I was numb. I was a robot to my job, boyfriend, music, and my teenage son. That worried me the most. But her loss plagued me, and I thought, who was I, without the woman who made me?

Within two months of her passing, my son and I took a trip to Hawaii, in which I thought beaches, a Luau, and a rented Corvette convertible would uplift me; and provide my son and me time to regroup. But I discovered a Corvette or even Hawaii couldn’t fix a broken heart.

In the months after Hawaii, I fantasized what Mom would tell me about returning to Wisconsin to sort out her things. About getting my life back in order. How would she tell me to grieve her? I did feel an instinctive push to get back to music, writing and I’d find the answer on how to move on.
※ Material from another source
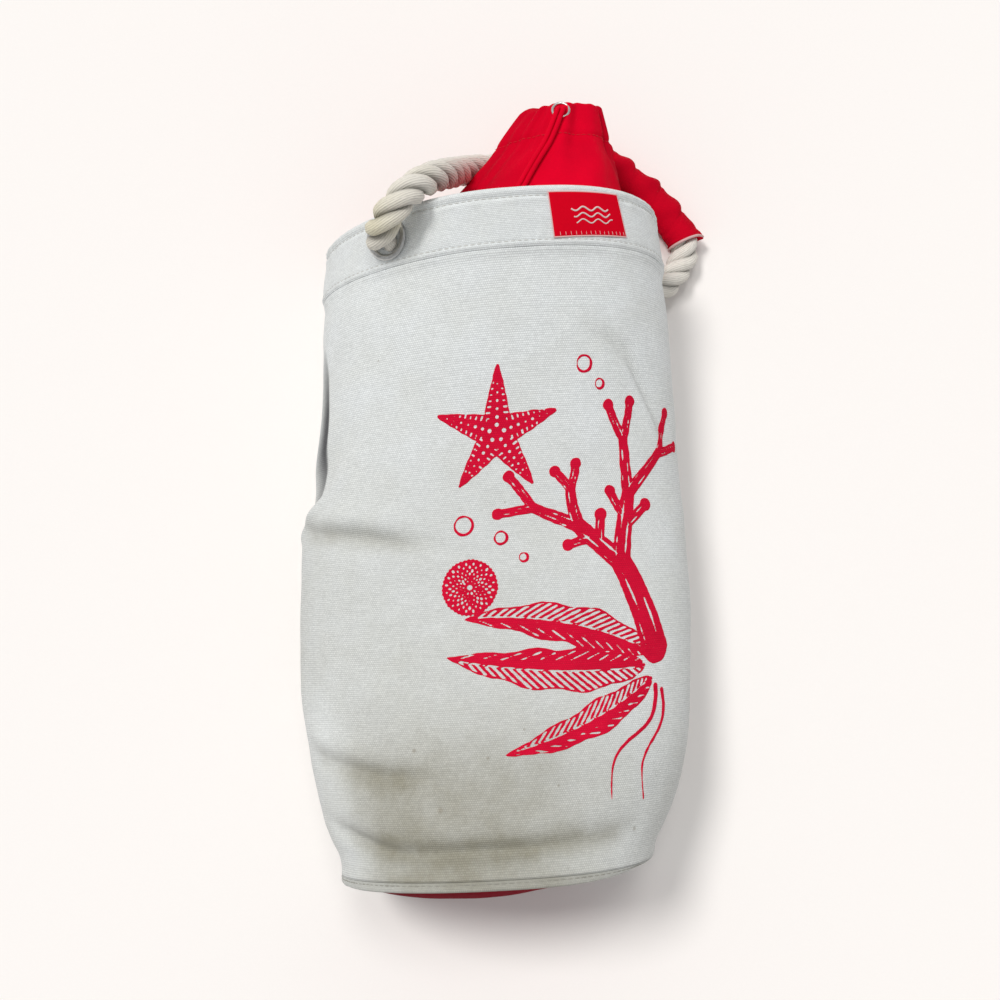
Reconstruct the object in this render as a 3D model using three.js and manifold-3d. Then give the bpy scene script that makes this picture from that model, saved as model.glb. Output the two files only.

Six months after her passing, I quit my entertainment job and returned to writing a memoir I started in 2011. A memoir I thought was about me, but it became just as much about her, which in turn, is me. Unknowingly, writing the memoir became an outlet for me to process her death. As I continued writing through guttural tears, moments of laughter, and some anguishing and joyful memories, I knew I could handle the trip back to Wisconsin.

Finally, 15 months after her passing, in September of 2017, I returned home, and my brother and I opened her storage locker. The monthly payments kept her items safe from thieves but not from the ravaging season of Midwest summer humidity and frozen winter. Mold had grown up the legs of furniture and into boxes, papers, journals, and photos we didn’t think we cared about until we did. There was an odor to that storage locker that was part mold, mothballs, and dashes of her (which meant the smell of cigarettes and Fendi). It smelled like home. Which meant the woman I ached for over the past 15 months was now all around me. To sort through her belongings, notes, and writings, I knew I was getting the chance to know her again. And a chance to know the new me.

My journal entry from the day after opening Mom’s storage locker:

September 5, 2017, Wisconsin

I’m not sure how to connect my thoughts. I’ve come home. This is where she lived; I once lived. We all lived, and some still live. I’m here to clean out her belongings. To create space. To recoup costs. To close her physical life. To open mine. I look at her storage unit, and it just looks like stuff, shit. Before she died, all this stuff, this shit was vital to her. And I get it! We humans consume, create and collect stuff. Either physically or emotionally. I’m overwhelmed by her shit because I care about it. Much of her shit was about me, my brother, and our family. I care. Now, how do I separate her shit from mine? From protecting it to throwing or selling?

Today was travel from CA to WI. But it’s the first time I’ve come back home, and she’s not here. Tonight I rest. Tomorrow, I know there’s a lot of work. But also a lot of love. All documented in boxes. Boxes in storage unit #39, to be exact, of her.